----- PROVIDED RECORDS -----

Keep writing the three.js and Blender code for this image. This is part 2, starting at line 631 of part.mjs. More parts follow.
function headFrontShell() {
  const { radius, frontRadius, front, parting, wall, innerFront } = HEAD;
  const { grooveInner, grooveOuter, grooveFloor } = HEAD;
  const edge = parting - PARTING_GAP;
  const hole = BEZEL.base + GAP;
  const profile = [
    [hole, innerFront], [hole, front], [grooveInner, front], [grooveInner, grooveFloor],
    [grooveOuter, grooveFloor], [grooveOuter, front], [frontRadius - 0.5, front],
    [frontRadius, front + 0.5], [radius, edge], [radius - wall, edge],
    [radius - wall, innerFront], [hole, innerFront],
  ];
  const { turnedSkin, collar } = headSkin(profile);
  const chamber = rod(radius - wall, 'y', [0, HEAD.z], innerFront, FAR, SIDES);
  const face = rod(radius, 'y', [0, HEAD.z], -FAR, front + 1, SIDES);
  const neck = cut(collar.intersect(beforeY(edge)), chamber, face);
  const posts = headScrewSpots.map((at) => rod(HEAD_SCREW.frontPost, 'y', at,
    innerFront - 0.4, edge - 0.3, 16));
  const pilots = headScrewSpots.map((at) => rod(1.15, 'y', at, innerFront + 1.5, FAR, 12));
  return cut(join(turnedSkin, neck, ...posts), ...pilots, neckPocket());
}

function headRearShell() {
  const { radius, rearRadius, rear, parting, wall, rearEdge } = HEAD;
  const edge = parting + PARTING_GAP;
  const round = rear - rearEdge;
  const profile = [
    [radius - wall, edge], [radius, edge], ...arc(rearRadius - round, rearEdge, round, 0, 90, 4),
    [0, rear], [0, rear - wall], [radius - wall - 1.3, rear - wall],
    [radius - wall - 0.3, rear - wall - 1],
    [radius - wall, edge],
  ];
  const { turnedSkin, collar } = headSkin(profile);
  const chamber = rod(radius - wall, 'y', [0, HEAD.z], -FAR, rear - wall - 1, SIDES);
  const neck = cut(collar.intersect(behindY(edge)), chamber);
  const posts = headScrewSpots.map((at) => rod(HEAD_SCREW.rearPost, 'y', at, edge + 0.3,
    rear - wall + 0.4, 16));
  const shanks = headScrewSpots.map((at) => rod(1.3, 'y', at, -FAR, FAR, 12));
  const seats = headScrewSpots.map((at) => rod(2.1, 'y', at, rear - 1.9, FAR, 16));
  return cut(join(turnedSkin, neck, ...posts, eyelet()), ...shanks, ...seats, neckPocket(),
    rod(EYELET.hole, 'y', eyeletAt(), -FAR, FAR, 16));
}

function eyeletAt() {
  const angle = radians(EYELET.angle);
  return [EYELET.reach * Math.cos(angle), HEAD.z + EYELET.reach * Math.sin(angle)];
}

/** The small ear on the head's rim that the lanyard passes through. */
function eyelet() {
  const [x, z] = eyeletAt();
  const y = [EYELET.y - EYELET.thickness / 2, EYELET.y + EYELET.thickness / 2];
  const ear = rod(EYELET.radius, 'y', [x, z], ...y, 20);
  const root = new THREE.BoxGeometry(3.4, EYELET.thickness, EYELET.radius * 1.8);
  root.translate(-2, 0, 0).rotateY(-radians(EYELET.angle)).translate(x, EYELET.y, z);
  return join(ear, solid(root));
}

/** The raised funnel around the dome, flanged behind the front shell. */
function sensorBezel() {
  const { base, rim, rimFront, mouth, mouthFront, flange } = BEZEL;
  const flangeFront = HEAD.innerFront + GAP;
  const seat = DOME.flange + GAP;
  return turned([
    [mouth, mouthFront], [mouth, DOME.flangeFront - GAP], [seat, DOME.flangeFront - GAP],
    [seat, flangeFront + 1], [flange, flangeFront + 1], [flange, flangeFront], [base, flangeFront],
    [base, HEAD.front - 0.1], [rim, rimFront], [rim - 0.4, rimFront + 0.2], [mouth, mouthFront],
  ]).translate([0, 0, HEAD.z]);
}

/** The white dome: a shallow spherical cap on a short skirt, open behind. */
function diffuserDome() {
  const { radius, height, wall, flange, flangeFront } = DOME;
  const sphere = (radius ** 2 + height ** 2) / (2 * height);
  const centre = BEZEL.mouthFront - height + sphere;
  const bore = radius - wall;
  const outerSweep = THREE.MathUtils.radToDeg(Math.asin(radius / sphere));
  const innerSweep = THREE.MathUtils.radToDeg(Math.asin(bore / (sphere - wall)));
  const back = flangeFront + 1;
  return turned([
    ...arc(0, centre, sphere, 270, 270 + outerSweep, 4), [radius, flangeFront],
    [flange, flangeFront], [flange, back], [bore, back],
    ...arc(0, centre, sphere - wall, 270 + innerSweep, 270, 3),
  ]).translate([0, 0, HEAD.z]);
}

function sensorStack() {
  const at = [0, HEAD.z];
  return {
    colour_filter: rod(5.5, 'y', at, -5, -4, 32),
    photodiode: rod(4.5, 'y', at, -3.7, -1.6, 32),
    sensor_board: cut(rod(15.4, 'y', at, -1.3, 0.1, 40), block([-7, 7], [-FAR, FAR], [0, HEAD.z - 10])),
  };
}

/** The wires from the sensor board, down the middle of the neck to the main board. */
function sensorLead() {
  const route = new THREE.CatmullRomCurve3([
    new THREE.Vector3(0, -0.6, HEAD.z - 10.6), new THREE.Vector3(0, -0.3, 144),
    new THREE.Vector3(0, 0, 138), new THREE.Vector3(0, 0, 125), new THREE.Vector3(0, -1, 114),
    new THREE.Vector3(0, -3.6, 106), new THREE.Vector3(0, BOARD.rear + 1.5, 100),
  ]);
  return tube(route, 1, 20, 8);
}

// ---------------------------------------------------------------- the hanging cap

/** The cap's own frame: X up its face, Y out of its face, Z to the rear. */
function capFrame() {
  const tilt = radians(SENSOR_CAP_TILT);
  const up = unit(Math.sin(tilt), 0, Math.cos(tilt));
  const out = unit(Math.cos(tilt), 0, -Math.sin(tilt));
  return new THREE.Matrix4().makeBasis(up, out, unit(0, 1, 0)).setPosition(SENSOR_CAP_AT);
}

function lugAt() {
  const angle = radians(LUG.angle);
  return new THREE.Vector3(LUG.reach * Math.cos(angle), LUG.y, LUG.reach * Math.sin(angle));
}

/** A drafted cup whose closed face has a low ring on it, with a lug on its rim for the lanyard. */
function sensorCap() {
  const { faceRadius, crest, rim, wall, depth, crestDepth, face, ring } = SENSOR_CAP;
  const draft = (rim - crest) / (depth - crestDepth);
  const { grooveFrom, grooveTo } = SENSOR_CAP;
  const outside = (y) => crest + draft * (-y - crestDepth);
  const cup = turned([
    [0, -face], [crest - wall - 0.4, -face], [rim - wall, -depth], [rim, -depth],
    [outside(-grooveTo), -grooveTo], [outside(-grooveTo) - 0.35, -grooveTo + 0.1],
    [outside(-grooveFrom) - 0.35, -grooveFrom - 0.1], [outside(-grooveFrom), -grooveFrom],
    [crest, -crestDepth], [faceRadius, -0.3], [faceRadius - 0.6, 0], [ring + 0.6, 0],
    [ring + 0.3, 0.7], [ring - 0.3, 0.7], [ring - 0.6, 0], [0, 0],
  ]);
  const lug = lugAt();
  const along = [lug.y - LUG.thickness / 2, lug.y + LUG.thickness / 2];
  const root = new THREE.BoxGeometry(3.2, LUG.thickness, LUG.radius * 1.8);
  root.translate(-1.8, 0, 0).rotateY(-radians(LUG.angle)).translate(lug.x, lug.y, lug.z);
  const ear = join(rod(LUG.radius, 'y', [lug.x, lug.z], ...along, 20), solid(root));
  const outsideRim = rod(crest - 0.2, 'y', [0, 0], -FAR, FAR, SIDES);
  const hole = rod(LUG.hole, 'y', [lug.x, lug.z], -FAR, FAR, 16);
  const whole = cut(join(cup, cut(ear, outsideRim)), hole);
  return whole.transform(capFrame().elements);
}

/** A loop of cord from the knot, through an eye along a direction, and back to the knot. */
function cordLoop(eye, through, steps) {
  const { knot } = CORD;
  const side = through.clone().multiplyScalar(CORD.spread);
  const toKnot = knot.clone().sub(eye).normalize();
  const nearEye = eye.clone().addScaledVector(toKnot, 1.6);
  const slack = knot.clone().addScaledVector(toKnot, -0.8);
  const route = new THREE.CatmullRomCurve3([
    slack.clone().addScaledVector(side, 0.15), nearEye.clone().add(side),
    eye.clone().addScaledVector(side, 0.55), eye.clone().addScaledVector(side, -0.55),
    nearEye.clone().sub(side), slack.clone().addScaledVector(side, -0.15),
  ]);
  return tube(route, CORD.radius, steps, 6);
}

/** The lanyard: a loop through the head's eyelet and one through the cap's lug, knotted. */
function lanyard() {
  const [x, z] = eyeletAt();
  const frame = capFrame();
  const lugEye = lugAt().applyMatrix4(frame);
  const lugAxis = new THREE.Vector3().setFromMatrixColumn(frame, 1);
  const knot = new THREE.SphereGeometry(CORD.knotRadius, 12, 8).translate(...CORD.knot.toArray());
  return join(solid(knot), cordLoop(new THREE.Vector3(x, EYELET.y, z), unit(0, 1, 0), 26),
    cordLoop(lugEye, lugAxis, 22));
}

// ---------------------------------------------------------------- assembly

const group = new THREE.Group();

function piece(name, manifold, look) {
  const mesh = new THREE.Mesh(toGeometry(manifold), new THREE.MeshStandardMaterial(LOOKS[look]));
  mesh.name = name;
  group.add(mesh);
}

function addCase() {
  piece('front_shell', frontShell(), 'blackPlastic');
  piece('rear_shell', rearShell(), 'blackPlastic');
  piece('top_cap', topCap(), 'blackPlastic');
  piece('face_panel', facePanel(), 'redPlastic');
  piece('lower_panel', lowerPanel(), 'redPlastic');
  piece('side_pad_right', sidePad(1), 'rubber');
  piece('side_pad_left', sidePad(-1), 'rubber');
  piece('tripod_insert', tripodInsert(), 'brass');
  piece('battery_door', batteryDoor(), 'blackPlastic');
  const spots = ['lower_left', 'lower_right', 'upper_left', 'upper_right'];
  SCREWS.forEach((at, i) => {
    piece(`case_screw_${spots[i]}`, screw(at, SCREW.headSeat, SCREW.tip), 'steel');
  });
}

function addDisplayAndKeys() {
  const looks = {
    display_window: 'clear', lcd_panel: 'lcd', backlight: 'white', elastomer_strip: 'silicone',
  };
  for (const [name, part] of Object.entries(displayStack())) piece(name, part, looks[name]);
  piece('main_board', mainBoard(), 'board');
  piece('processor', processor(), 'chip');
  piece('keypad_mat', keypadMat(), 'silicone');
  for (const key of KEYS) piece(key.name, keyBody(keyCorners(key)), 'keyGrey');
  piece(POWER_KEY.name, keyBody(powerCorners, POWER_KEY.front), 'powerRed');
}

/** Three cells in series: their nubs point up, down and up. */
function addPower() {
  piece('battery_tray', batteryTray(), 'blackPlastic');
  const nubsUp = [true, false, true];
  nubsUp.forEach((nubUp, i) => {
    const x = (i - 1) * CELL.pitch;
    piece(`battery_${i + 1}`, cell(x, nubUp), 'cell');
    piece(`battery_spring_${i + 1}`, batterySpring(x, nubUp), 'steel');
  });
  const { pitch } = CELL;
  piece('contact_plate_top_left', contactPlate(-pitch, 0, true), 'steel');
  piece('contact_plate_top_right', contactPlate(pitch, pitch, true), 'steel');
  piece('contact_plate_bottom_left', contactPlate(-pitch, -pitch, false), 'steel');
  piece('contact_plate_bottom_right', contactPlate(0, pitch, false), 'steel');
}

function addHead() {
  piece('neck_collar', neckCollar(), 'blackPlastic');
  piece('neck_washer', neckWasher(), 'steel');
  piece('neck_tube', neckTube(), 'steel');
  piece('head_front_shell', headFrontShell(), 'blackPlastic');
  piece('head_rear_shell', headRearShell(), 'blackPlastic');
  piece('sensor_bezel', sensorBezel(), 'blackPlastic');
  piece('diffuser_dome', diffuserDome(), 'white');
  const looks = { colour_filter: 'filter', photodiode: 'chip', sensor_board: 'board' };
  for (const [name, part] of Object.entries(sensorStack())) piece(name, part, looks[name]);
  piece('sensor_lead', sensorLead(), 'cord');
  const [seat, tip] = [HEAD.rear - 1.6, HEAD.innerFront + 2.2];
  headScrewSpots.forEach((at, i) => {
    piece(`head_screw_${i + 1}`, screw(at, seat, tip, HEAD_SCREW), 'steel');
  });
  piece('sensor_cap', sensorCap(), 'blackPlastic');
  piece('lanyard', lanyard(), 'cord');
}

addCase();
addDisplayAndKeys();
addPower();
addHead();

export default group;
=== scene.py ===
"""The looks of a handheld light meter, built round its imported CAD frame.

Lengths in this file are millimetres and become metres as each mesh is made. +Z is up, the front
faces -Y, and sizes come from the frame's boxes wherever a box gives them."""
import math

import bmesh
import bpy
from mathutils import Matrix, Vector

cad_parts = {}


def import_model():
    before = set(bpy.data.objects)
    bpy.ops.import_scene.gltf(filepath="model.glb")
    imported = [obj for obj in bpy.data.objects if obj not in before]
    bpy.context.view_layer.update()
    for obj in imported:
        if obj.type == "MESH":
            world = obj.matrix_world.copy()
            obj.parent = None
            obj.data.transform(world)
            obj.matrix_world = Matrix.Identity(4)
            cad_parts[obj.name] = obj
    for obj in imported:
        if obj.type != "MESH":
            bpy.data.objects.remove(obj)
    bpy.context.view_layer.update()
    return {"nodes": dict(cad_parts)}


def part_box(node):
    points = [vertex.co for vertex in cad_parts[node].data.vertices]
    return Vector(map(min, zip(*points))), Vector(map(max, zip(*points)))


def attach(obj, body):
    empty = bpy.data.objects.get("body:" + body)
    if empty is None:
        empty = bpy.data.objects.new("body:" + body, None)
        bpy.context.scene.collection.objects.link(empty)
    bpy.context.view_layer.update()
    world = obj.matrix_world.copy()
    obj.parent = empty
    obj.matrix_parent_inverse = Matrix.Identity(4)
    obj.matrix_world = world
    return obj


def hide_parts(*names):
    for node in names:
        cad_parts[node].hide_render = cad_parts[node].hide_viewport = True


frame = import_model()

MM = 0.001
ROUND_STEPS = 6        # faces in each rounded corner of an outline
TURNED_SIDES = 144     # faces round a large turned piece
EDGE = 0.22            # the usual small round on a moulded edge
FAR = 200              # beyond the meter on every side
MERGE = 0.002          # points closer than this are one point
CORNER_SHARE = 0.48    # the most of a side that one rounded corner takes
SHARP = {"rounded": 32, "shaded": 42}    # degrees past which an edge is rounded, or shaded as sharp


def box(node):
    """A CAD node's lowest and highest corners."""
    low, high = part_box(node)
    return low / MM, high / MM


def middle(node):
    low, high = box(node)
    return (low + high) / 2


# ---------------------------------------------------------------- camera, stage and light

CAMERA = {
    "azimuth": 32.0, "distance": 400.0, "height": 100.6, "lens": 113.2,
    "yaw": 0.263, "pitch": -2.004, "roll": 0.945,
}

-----
----- PROVIDED RECORDS -----

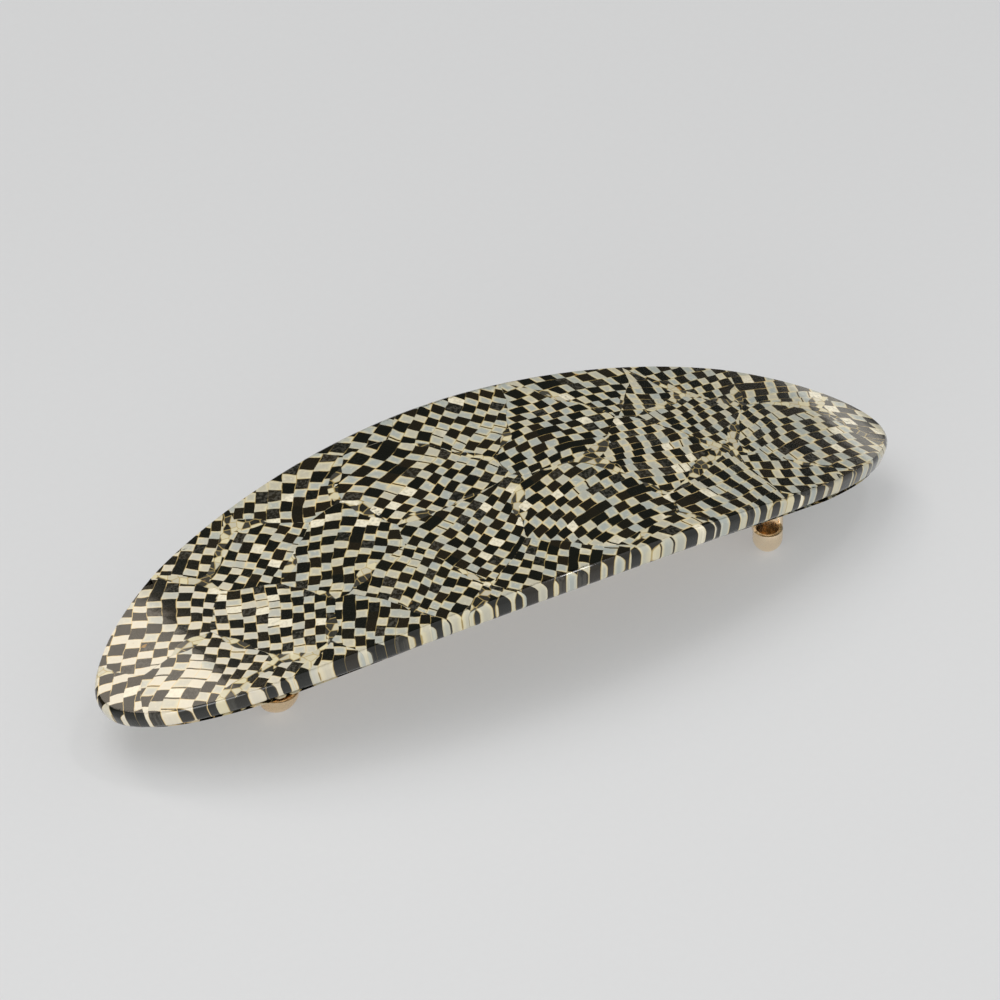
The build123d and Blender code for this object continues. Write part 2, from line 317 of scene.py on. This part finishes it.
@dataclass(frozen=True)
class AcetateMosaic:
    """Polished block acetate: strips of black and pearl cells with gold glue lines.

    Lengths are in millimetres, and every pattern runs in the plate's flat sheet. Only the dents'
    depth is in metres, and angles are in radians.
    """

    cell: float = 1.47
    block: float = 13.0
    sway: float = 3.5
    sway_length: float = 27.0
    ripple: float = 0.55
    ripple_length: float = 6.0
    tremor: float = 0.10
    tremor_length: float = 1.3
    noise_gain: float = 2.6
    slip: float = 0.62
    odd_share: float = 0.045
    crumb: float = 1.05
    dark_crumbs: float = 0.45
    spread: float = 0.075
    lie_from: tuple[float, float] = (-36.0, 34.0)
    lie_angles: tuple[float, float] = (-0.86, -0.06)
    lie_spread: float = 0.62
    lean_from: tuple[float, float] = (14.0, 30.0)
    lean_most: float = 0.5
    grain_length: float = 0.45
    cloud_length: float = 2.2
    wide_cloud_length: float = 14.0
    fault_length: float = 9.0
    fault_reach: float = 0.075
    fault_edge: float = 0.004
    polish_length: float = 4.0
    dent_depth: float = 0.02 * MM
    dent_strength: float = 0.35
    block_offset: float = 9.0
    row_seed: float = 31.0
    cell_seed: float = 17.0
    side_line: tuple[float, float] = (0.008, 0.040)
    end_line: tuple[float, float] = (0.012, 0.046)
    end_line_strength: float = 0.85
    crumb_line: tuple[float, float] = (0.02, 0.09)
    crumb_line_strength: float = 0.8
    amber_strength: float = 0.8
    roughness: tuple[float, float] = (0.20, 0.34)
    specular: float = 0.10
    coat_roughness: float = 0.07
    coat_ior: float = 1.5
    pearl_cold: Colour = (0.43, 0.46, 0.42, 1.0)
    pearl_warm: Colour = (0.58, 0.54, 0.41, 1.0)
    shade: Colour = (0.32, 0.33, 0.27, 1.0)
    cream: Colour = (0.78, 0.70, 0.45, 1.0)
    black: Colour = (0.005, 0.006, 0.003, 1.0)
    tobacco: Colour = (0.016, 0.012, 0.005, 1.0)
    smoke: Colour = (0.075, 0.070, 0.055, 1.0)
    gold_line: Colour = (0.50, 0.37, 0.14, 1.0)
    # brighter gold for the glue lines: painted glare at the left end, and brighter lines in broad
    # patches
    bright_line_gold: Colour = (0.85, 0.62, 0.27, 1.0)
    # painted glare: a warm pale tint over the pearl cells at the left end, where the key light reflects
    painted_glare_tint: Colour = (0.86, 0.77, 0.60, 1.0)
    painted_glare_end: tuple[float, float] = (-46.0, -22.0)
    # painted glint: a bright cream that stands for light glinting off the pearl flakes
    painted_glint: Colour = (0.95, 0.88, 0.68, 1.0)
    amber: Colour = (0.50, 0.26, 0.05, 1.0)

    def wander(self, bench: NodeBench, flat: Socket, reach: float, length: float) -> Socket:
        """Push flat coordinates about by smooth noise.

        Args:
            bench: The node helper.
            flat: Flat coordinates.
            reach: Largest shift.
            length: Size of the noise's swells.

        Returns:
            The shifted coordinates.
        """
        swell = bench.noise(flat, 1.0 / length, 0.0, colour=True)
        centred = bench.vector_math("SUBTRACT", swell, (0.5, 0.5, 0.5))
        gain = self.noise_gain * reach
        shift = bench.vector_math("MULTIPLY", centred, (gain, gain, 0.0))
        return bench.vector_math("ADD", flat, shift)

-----
----- PROVIDED RECORDS -----

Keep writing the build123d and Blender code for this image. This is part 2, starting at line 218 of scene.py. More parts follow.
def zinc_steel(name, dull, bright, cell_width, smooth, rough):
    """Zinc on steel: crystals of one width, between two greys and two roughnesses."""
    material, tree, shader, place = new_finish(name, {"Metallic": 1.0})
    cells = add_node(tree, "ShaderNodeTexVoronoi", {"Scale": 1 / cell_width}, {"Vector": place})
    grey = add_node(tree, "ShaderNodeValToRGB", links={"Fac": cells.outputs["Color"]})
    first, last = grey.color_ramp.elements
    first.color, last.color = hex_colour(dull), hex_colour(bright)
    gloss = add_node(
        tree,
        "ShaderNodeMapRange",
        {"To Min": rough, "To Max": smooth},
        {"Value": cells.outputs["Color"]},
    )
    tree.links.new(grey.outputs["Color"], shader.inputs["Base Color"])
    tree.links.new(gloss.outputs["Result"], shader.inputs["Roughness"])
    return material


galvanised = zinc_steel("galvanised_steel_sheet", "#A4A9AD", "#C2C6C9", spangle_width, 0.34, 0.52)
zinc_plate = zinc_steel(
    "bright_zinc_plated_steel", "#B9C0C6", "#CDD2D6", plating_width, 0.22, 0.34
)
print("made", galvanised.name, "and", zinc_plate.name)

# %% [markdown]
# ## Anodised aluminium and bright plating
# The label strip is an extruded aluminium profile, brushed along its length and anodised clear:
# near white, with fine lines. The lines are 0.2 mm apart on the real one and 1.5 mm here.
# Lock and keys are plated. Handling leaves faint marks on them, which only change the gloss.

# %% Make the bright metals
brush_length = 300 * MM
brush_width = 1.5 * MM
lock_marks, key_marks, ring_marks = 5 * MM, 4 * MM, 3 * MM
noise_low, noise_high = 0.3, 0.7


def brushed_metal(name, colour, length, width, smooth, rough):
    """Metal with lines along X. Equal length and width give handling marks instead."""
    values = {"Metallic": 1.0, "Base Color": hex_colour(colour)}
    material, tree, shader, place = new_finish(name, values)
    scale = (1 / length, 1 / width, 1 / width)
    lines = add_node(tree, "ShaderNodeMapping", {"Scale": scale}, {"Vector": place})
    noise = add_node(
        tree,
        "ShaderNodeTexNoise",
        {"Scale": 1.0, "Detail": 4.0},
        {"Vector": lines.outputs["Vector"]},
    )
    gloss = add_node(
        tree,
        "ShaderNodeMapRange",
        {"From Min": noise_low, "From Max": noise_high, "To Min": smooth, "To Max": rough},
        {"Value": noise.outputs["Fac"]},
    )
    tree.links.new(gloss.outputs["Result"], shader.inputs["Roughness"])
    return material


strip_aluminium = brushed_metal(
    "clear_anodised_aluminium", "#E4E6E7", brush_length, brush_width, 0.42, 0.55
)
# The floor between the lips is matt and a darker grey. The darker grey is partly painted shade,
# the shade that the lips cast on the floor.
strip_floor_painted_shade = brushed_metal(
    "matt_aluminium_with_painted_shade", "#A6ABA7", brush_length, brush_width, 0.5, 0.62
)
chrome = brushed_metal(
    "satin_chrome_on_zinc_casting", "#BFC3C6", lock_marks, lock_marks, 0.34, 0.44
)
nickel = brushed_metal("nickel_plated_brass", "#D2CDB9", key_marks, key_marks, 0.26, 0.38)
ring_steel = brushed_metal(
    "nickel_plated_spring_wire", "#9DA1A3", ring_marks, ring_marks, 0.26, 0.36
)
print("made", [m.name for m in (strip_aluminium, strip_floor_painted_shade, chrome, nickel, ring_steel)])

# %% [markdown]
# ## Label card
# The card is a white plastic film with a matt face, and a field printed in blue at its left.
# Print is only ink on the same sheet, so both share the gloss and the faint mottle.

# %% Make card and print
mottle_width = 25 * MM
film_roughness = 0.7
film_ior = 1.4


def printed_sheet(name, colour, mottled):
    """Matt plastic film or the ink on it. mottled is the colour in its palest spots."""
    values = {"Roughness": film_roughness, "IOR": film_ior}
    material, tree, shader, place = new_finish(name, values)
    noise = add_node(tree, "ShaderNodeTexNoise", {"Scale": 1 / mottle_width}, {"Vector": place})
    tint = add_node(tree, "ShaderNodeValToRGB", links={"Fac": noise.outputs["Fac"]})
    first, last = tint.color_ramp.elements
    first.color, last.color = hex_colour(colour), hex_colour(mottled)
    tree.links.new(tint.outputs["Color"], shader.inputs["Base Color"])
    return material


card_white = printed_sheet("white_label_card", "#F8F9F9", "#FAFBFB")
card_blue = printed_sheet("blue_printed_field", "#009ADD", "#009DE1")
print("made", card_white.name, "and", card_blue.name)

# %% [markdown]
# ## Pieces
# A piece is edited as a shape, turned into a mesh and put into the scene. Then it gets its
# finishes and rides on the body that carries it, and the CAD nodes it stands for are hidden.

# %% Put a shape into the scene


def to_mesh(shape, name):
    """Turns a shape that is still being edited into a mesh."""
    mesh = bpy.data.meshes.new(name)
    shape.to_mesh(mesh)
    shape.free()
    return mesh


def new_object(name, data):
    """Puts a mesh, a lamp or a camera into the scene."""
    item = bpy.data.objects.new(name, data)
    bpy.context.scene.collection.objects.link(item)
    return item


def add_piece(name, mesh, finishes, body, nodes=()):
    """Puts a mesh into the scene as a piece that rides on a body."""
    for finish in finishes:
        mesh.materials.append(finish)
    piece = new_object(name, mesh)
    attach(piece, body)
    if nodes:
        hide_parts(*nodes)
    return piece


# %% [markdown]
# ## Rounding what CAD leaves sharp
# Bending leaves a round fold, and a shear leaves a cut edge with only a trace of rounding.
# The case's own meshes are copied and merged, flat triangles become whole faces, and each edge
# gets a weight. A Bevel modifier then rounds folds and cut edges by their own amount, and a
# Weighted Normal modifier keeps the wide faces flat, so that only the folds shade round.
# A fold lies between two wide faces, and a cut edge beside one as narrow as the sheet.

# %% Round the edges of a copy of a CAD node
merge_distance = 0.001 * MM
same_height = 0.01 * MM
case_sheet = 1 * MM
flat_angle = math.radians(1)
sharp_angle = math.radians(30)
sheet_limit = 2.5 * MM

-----

## WRITTEN TASK
Nothing but the lines from the one with "The build123d and Blender code for this object" through the one with "gold glue lines." should be repeated, and each exactly.

## TASK ANSWER
The build123d and Blender code for this object continues. Write part 2, from line 317 of scene.py on. This part finishes it.
@dataclass(frozen=True)
class AcetateMosaic:
    """Polished block acetate: strips of black and pearl cells with gold glue lines.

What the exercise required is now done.